The lines to be extracted run from the start of the listing through the line containing "# in the middle"; copy them exactly and nothing else.

· · · · · · ·

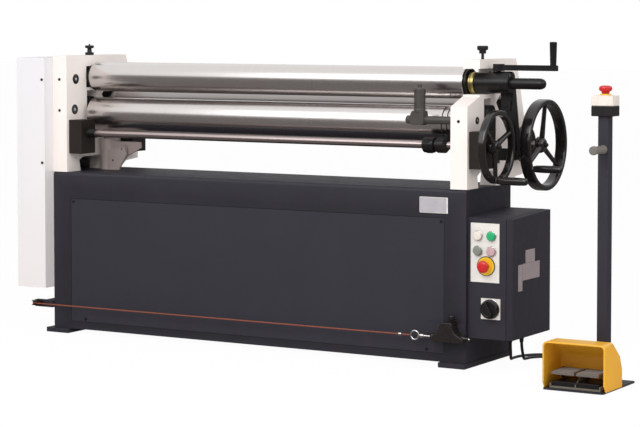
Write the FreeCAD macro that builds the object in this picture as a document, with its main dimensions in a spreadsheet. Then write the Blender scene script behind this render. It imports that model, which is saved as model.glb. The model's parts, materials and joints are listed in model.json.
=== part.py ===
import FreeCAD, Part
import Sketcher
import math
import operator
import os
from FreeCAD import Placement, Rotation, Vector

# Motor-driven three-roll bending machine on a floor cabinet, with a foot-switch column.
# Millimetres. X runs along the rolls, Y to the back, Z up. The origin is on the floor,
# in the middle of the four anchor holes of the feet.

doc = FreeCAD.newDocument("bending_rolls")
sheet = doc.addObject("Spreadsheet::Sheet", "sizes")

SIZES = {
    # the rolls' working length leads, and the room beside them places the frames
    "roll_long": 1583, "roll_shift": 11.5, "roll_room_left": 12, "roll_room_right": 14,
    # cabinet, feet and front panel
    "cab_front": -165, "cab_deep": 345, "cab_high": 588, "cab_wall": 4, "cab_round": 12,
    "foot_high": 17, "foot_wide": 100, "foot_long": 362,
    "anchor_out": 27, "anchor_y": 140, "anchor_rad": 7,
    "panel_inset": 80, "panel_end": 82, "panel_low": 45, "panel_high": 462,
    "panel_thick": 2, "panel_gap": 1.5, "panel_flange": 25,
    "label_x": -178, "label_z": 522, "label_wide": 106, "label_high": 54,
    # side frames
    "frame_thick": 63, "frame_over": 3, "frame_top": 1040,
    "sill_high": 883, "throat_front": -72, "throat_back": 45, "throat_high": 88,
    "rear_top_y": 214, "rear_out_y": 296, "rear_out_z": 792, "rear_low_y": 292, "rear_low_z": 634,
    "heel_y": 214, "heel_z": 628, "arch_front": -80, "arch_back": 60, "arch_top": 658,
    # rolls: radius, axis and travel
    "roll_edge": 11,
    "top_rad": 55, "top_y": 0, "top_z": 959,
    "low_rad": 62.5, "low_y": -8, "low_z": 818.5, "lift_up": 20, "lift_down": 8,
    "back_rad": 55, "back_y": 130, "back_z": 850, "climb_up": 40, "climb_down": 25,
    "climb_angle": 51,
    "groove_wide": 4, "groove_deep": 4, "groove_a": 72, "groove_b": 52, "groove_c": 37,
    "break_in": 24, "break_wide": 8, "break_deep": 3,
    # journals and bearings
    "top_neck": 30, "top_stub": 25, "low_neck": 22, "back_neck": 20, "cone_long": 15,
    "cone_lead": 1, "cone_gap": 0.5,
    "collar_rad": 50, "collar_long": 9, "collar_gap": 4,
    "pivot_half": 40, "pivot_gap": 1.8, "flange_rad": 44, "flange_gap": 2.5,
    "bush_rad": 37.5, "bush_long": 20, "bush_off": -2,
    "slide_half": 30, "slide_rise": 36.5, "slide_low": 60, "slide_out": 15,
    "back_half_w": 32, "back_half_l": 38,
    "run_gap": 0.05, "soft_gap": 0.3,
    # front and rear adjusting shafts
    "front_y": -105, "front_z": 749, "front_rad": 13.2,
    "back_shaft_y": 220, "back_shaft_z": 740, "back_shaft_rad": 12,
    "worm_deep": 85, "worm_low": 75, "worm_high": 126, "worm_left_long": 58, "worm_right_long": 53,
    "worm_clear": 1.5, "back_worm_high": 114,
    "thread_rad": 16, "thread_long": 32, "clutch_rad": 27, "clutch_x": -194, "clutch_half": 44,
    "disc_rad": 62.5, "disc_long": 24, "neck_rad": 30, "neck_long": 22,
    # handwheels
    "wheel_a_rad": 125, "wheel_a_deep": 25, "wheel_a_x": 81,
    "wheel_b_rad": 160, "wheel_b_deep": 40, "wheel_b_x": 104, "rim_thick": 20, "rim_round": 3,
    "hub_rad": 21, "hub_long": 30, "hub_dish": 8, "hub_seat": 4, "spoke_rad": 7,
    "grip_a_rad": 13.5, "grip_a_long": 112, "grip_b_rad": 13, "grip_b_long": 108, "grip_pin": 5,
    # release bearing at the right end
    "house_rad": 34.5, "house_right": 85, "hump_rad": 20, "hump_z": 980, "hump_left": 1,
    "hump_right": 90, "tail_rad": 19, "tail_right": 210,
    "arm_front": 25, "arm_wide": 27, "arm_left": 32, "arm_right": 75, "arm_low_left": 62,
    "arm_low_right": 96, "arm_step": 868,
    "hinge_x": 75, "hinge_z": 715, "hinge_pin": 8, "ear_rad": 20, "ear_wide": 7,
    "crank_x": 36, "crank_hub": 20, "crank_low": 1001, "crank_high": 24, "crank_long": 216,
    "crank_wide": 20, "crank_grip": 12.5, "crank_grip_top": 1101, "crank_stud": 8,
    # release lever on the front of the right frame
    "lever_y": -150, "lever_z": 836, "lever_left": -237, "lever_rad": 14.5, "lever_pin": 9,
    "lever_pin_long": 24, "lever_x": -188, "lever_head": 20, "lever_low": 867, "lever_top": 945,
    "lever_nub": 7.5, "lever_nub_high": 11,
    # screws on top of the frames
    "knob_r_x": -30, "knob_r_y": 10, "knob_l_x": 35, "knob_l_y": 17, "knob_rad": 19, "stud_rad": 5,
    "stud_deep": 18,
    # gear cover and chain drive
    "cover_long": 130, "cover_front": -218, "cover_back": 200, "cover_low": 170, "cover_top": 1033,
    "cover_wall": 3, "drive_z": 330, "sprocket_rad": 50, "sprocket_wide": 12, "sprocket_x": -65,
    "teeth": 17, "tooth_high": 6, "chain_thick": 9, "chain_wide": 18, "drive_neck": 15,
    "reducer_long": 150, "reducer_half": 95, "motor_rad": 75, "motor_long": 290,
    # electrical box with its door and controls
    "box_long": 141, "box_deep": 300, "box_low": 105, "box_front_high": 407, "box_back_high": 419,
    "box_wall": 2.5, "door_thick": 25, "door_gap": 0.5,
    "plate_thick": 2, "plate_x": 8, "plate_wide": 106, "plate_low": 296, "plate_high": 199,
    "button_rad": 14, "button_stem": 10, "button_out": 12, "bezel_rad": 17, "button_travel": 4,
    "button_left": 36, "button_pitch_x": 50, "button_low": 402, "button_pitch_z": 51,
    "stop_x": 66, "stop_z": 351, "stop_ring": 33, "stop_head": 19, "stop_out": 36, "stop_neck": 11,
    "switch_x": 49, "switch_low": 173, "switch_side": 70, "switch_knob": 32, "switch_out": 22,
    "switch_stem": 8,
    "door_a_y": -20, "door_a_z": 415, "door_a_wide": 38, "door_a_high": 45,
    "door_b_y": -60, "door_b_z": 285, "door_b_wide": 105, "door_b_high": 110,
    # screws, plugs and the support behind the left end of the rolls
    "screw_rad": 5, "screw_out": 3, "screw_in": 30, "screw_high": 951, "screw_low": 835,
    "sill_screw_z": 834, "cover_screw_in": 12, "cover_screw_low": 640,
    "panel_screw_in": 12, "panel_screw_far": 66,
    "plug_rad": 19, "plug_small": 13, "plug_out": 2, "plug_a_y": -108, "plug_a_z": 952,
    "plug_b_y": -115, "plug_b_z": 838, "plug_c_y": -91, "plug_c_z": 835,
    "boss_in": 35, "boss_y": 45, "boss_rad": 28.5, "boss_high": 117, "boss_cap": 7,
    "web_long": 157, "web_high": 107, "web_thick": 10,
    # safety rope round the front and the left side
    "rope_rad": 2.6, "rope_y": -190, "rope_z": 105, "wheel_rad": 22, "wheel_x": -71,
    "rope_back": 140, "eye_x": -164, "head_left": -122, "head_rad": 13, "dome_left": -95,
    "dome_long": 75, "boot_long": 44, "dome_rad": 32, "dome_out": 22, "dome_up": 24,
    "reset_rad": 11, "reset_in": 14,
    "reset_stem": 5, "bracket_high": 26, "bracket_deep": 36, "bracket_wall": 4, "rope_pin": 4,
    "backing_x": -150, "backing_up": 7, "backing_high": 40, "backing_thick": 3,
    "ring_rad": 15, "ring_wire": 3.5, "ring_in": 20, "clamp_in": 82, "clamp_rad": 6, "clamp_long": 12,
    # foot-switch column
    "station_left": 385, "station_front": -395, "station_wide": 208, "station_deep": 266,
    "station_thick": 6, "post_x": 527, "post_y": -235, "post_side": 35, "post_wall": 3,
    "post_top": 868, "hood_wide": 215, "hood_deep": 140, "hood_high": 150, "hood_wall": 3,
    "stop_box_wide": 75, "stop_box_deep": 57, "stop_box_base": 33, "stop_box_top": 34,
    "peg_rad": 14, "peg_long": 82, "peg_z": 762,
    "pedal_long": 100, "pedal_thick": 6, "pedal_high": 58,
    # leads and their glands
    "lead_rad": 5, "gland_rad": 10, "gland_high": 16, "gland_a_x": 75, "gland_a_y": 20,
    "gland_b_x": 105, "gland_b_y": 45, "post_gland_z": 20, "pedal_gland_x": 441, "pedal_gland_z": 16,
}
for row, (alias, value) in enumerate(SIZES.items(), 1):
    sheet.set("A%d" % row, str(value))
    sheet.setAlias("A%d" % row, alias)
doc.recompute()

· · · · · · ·

Result ▸
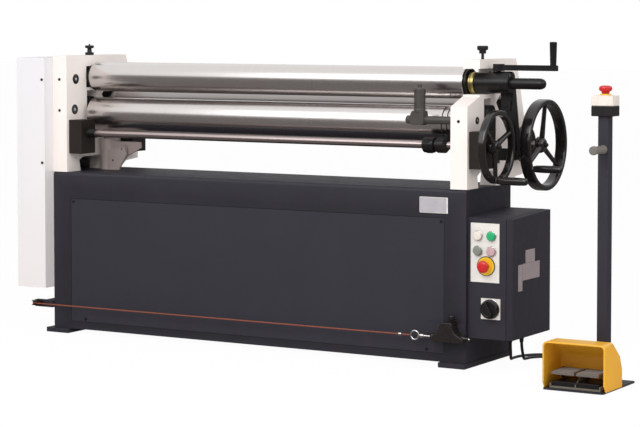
Write the FreeCAD macro that builds the object in this picture as a document, with its main dimensions in a spreadsheet. Then write the Blender scene script behind this render. It imports that model, which is saved as model.glb. The model's parts, materials and joints are listed in model.json.
=== part.py ===
import FreeCAD, Part
import Sketcher
import math
import operator
import os
from FreeCAD import Placement, Rotation, Vector

# Motor-driven three-roll bending machine on a floor cabinet, with a foot-switch column.
# Millimetres. X runs along the rolls, Y to the back, Z up. The origin is on the floor,
# in the middle of the four anchor holes of the feet.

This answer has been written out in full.